◆ Exercise
Look for the string "Blender" and copy every line that has it.

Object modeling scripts
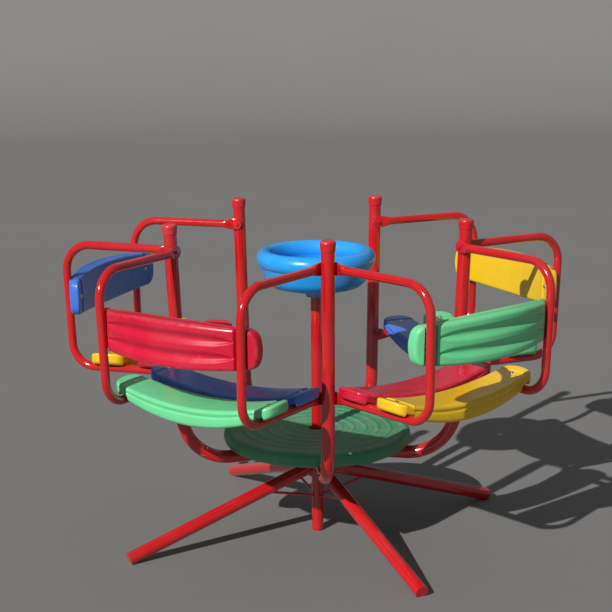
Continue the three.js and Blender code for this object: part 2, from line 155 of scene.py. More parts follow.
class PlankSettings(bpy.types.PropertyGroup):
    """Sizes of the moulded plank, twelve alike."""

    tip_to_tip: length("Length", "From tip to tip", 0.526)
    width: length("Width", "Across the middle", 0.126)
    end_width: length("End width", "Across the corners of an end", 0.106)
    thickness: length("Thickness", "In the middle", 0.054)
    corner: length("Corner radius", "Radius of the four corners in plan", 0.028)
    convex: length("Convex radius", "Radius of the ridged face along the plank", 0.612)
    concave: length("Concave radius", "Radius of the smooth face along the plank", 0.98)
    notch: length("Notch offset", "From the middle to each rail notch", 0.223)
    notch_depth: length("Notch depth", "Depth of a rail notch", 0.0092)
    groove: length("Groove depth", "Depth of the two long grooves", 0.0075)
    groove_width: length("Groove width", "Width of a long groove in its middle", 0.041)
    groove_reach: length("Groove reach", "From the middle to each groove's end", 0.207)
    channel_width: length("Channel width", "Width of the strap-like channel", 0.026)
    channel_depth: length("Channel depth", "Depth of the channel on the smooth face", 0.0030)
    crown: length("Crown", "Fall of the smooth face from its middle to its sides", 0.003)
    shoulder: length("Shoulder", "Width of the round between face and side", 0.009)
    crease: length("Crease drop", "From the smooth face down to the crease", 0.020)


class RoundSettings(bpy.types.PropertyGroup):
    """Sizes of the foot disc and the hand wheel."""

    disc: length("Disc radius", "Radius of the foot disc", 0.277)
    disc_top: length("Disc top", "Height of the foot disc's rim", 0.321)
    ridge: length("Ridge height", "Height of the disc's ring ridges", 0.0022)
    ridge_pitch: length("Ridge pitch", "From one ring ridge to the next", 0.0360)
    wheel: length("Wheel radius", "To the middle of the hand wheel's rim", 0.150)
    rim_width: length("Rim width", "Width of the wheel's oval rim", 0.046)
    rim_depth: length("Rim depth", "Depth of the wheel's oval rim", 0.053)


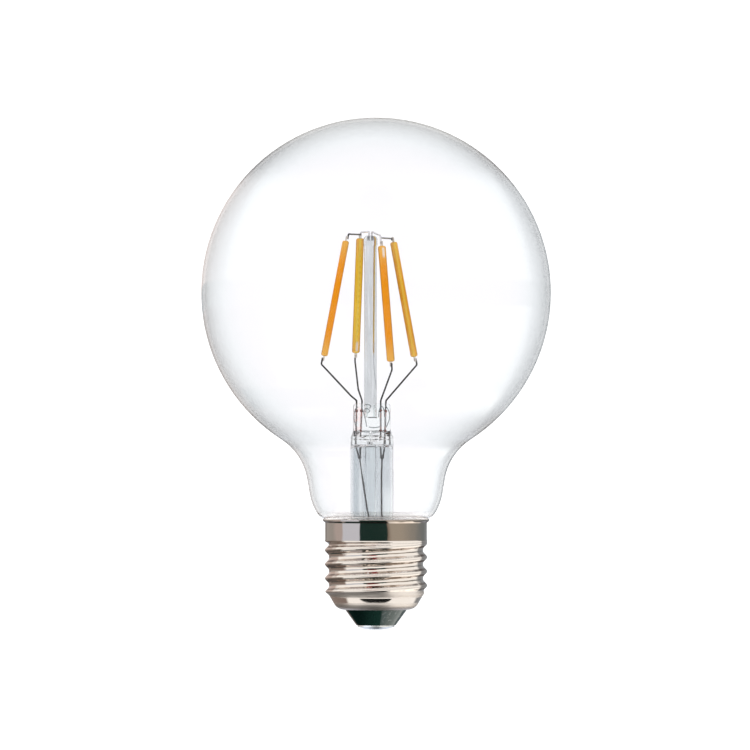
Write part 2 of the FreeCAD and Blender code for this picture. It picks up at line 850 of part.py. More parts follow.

◆ Solution to the exercise
Continue the three.js and Blender code for this object: part 2, from line 155 of scene.py. More parts follow.
Write part 2 of the FreeCAD and Blender code for this picture. It picks up at line 850 of part.py. More parts follow.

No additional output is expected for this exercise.